In response to:

Hawthorne in Analysis from the September 22, 1966 issue

To the Editors:

Mr. Philip Rahv’s literary comment is usually distinguished by a strong sense of history and society. It is a shock, therefore, to see him so uncritically enthusiastic about the good news of a Freudian analysis of Hawthorne and his work [NYR Sept. 23]. His irritation with the neo-orthodox image of Hawthorne is understandable, but he seems to be in the mood of reaching for any stick to beat a dog. Of course, as Constance Rourke, a pioneer in American Studies scholarship, pointed out in 1927: “Some of Hawthorne’s tales rested upon the great questions which had shaken New England, questions as to the nature and results of sin, and the final human destiny; but Hawthorne had penetrated far beneath the incidence of doctrine to these typical strata of mental and moral compulsion, to those tenser bases of personality, which may generate the springs of controversy but which underlie such matters, belonging to the elementary in the human character.” (Trumpets of Jubilee)

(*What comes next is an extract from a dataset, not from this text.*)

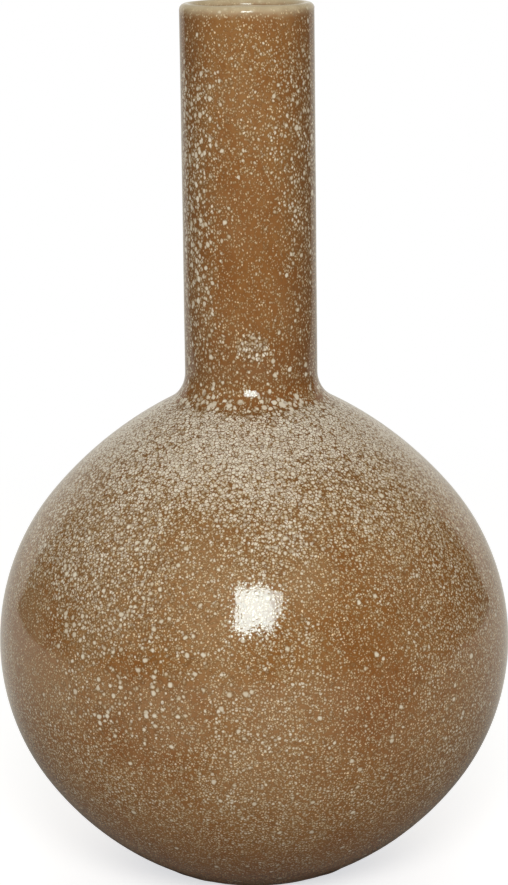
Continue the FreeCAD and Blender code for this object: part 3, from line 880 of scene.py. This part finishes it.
def panelMaterial(radiance):
    # Light from the front face only. Its mirror image in the glaze is cooler and dimmer.
    s = softbox
    material, tree = emptyMaterial("softboxGlow")
    path = tree.nodes.new("ShaderNodeLightPath").outputs
    tint = blendColours(tree, path["Is Glossy Ray"], s["warm"], s["cool"])
    glow = addNode(tree, "ShaderNodeEmission", Color=tint, Strength=radiance)
    dark = addNode(tree, "ShaderNodeBsdfDiffuse", Color=(*(s["backTone"],) * 3, 1))
    side = tree.nodes.new("ShaderNodeNewGeometry").outputs["Backfacing"]
    showShader(tree, mixShaders(tree, side, glow, dark))
    return material


def makeSoftbox():
    # A flat panel at its centre that faces the target. Corners are shares of its width and height.
    s = softbox
    centre = Vector(s["centre"])
    back = (centre - Vector(s["target"])).normalized()
    across = Vector((0, 0, 1)).cross(back).normalized()
    upright = back.cross(across)
    corners = s["bright"] + s["dim"]
    points = [tuple(centre + across * x * s["width"] + upright * y * s["height"]) for x, y in corners]
    count = len(s["bright"])
    faces = [list(range(count))[::-1], list(range(count, len(corners)))[::-1]]
    glows = [panelMaterial(s["radiance"] * share) for share in (1.0, s["dimShare"])]
    panel = addPiece("softbox", points, faces, glows)
    panel.data.polygons[1].material_index = 1
    panel.visible_camera = False
    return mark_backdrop(panel)


makeSoftbox()

# Metres and degrees, and millimetres for the lens and its sensor.
photoCamera = {
    "back": 1.742, "height": 0.606, "tilt": 11.56, "roll": 0.66, "pan": -0.040, "focal": 126.18,
    "sensor": 36.0, "clip": (0.05, 60.0),
}


def makeCamera():
    # Looks along +Y and down by the tilt, turned a little about its own axis.
    c = photoCamera
    lens = bpy.data.cameras.new("photoCamera")
    lens.sensor_width = c["sensor"]
    lens.lens = c["focal"]
    lens.clip_start, lens.clip_end = c["clip"]
    camera = bpy.data.objects.new("photoCamera", lens)
    bpy.context.scene.collection.objects.link(camera)
    turn = (Matrix.Rotation(np.radians(c["pan"]), 4, "Z")
            @ Matrix.Rotation(np.radians(90 - c["tilt"]), 4, "X")
            @ Matrix.Rotation(np.radians(-c["roll"]), 4, "Z"))
    camera.matrix_world = Matrix.Translation((0, -c["back"], c["height"])) @ turn
    bpy.context.scene.camera = camera


makeCamera()
bpy.context.scene.view_settings.view_transform = "Standard"
print("stage 4: floor, light and camera")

It is ironic that while psychiatry is becoming increasingly concerned about relating private troubles to larger social issues, Mr. Rahv is so excited about relating Hawthorne’s stories to the vicissitudes of his libido. Fantasies of incest and parricide, after all, are not the only sources of ambivalence, Hawthorne’s ambivalence about the dark lady of The Marble Faun has an important relation to his ambivalence about Europe. Dr. Grimshawe’s Secret does indeed, if I may quote myself, vibrate “with all the ambivalence of a dream told in the psychoanalyst’s office,” but its content has much to do with the strained piety of an old-Yankee self-critical Democrat, exploring “Our Old Home.”

The casualty of a Freudian reading of Hawthorne is his manifest content. The Scarlet Letter, as Benjamin DeMott has forcefully argued, grew out of Hawthorne’s fascination with the idea of a man (like Dimmesdale) whose reputation rested on baseless credit, “making the whole universe, heaven and earth alike, an unsubstantial mockery to him.” This contrast between the private self and the public self is a theme which takes seriously the reality of the idea of society and one’s position in it. Are we so bereft of historical sense that we cannot imagine how a nineteenth-century writer could take that idea seriously? It is astonishing that Mr. Rahv, of all people, should provoke this question.

Cushing Strout

Ithaca, New York

Philip Rahv replies:

As a literary critic I am the last one to denigrate the historical sense or the idea of society as factors that rightly enter literary judgement. Nor am I in any sense a partisan of the Freudian “method,” as Mr. Strout insinuates. I have always rejected the exclusivistic claims of “methodology,” of whatever kind, whenever such claims get in the way of the proper function of literary criticism and scholarship. It seemed to me that Professor Crews, in applying Freudian theory to Hawthorne, demonstrated its appropriateness to his particular case; that is why I praised the book. In the case of a great many other writers the theory might prove to be without heuristic value. In other words, it is not the “method” as such but its suitability to a given subject that makes for relevance and the rewards of discovery.

What I chiefly protested against in my review is the use of historical documentation—something quite different from “the historical sense”—and, above all, the use of neo-orthodox notions as a means of both depersonalizing Hawthorne’s fiction and backing away from any realistic investigation of his temperament, private background, and psychic disposition. And it is precisely my historical sense that tells me that Hawthorne’s religiosity was not a matter of the deepest personal feeling or belief but, as I wrote in my review, no more than a traditional rhetoric he adopted as a protective screen for his fantasies, which his contemporaries would have rejected as indecent had they been able to penetrate them. I am not in the least impressed by the quotation from the late Constance Rourke, a pioneer in American Studies, who, in my opinion, regularly dissolved the individual and literary qualities of American authors in a kind of festive and all-too-flattering conception of the American ethos. Her books are not without value, but I regret to say that the approach of which she was one of the initiators has nowadays become far more popular than it deserves to be. It goes without saying that all American writing is in some ways expressive of the national spirit and of national characteristics, but that cannot mean that a mere rehearsal of such characteristics, real or imaginary, can possibly serve as a substitute for understanding works of art or that it should delimit our analysis of them. The Americanness of American literature is in a certain sense a tautology in which many of our scholars and critics have now lost themselves. It is one more evasion, a highly subsidized, institutionalized evasion, of the task of criticism.

As for Hawthorne’s ambivalence towards his dark lady in The Marble Faun, I cannot agree with Mr. Strout that it is related significantly to his “ambivalence about Europe.” The latter attitude, predictable and commonplace, he shared with a good many Americans, but his ambivalence towards the dark lady—a figure of his imagination—is already obvious in works that precede by a number of years his travels in Europe. Miriam of The Marble Faun is substantially the same character-image as Hester in The Scarlet Letter and Zenobia in The Blithedale Romance, and these works have nothing whatever to do with Hawthorne’s impressions of Europe in later years.